§ Given problem:
Work through the data and report how many lines include the string "with", giving the number alone.

[BEGIN Available data]

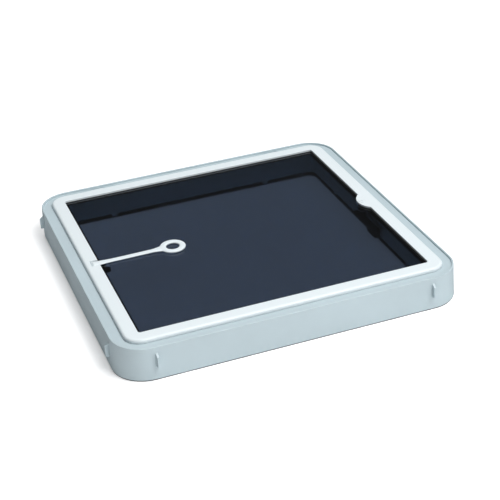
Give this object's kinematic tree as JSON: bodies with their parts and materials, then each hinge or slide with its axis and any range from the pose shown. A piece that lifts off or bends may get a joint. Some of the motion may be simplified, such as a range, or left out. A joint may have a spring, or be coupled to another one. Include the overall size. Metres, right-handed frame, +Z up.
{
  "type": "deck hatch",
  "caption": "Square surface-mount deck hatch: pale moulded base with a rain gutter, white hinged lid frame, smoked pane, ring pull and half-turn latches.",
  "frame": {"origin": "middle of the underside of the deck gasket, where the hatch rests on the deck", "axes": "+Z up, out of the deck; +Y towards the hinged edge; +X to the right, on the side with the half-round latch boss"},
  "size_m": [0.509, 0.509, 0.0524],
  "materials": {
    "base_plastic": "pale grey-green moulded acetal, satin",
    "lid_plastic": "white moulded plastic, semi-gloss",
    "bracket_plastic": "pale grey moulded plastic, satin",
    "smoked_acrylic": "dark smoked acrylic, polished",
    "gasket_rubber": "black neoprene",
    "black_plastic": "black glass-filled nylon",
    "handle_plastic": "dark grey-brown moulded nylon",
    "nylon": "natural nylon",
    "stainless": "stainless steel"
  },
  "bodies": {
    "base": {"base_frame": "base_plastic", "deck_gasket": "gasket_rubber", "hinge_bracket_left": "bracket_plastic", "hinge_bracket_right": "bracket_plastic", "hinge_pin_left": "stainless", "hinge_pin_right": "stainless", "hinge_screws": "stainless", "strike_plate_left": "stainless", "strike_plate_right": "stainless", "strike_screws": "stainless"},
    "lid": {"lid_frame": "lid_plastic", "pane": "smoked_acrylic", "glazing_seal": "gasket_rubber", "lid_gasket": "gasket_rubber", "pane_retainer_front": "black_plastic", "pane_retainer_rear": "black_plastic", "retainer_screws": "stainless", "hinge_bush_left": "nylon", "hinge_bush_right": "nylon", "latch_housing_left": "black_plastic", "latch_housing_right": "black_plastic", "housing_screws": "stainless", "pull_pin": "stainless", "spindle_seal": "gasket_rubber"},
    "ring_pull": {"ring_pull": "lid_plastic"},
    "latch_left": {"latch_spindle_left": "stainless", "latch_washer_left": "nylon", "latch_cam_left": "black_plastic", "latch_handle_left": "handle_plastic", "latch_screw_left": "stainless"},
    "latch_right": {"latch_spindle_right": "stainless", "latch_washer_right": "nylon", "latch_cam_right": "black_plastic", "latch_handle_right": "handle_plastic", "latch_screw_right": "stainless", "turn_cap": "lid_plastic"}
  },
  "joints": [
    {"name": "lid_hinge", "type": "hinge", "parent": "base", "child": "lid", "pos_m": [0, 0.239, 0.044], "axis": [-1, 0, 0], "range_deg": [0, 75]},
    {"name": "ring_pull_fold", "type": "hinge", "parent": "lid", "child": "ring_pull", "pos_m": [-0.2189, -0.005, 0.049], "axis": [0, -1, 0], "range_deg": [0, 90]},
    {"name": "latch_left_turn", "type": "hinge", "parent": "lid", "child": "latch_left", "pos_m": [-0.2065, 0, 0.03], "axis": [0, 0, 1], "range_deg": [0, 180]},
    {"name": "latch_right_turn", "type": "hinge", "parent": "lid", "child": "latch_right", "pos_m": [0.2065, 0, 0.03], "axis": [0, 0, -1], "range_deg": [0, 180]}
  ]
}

[END Available data]

§ Solved exercise:
3